Liputan6.com, Semarang - Ratusan triliun rupiah atau setara dengan hampir sepersepuluh APBN, musnah dalam pusaran korupsi di Badan Usaha Milik Negara (BUMN). Dari skandal Jiwasraya hingga mega-korupsi Timah yang merugikan Rp 300 triliun. BUMN seolah menjadi ladang subur bagi praktik culas.
UU BUMN terbaru menambah drama yakni dengan menyebut bahwa direksi dan komisaris bukan lagi penyelenggara negara. Kondisi ini dikhawatirkan banyak pihak akan berpotensi menjadi tameng hukum saat hendak ditindak. Atas hal ini, pakar hukum Prof Dr Henry Indraguna SH MH, memperingatkan Revisi Undang-Undang KPK (RUU KPK) dan UU BUMN 2025 berpotensi melemahkan pemberantasan korupsi di Indonesia. “Revisi ini akan menjadikan kewenangan KPK dibarrier dan menempatkannya di bawah eksekutif,” katanya.

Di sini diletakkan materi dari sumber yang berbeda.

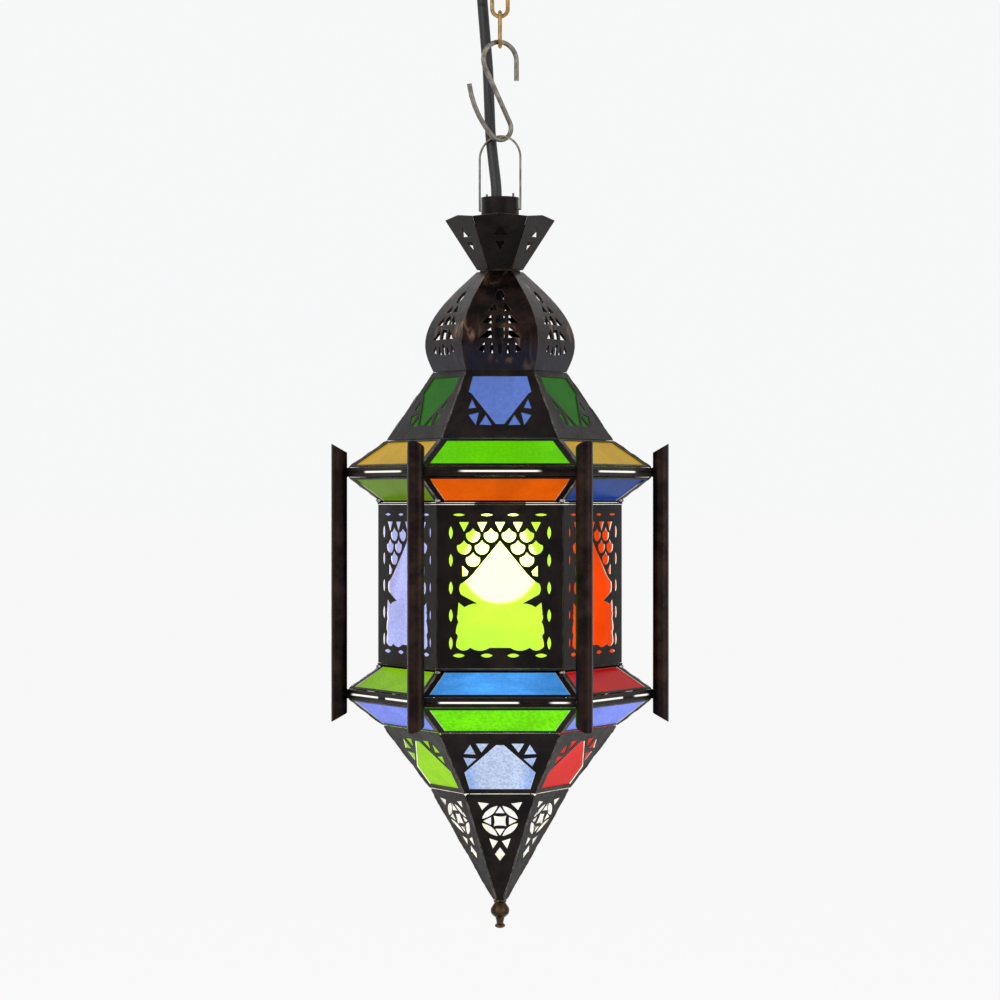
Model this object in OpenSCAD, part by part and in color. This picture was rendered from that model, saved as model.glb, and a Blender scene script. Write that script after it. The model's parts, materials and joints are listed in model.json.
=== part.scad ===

Lebih lanjut Henry mengkhawatirkan bahwa KPK tak lagi efektif dan mampu menangani kasus korupsi besar. Penyebabnya adalah dalam UU BUMN 2025 muncul pasal imunitas direksi BUMN. “BUMN ini mengelola aset negara, sehingga butuh pengawasan yang ketat," katanya.
Menurutnya dalam pembentukan hukum, seharusnya tetap berpegang pada filosofi hukum. Dan yang paling penting adalah adil. Bisa mencegah dan memberi sanksi sebuah kejahatan. “Seperti kata Plato bahwa kita harus membuat hukum untuk mengekang kejahatan, bukan menciptakan celah bagi pelaku," katanya.

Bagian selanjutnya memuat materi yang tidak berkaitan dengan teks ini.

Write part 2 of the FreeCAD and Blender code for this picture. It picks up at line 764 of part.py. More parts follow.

UU yang baik harus transparan dan melindungi rakyat, bukan kaum elitis. Dia mendesak dilakukan pengawasan ketat.
Fakta Seputar Korupsi di BUMN
UU BUMN 2025 yang disahkan DPR pada 4 Februari 2025 memicu protes publik dan aktivis, khususnya Pasal 9G. Pasal itu menyebut secara tegas “Anggota Direksi, Dewan Komisaris, dan Dewan Pengawas BUMN bukan penyelenggara negara.” Bersama Pasal 3X Ayat (1), pasal ini membatasi wewenang KPK atas korupsi BUMN.
Aktivis IM57+ Institute, Lakso Anindito, mempertanyakan siapa yang berhak menindak korupsi di BUMN. Anggota Komisi III DPR, Nasir Djamil juga menyorot tajam. Menurutnya direksi BUMN bertugas mengelola aset negara sehingga mereka adalah penyelenggara negara bukan orang swasta. "Jika bukan penyelenggara negara. Ini apa?” katanya.
Sementara itu Ketua Komisi VI DPR RI, Anggia Erma Rini, menyebut bahwa revisi tersebut justru akan meningkatkan transparansi dan daya saing BUMN. Hingga Mei 2025, Kejaksaan Agung mencatat 12 direktur utama BUMN yang terseret korupsi. Beberapa diantaranya sangat menonjol dan mendapat perhatian publik adalah Riva Siahaan (PT Pertamina Patra Niaga), kasus minyak 2018-2023 di korupsi timah PT Timah 2015-2022.
Lalu ada nama Heru Hidayat dan yang merugikan Rp22,78 triliun atas kasus Jiwasraya. Kemudian Emirsyah Satar di kasus PT Garuda Indonesia saat pengadaan pesawat 2011-2021. Dari yang menonjol itu saja, total kerugian Rp525,28 triliun atau setara 14,5% APBN 2025 (Rp3.621,2 triliun), dengan rincian: Pertamina Rp193,7 triliun, Timah Rp300 triliun, Garuda Rp8,8 triliun, Jiwasraya Rp22,78 triliun.
Atas hal itulah Prof Henry mendesak reformasi BUMN dan penguatan KPK. “Korupsi BUMN jelas merugikan rakyat, KPK harus makin independen agar bisa berpihak kepada rakyat selaku pembayar pajak dan pemilik uang negara,” tegasnya.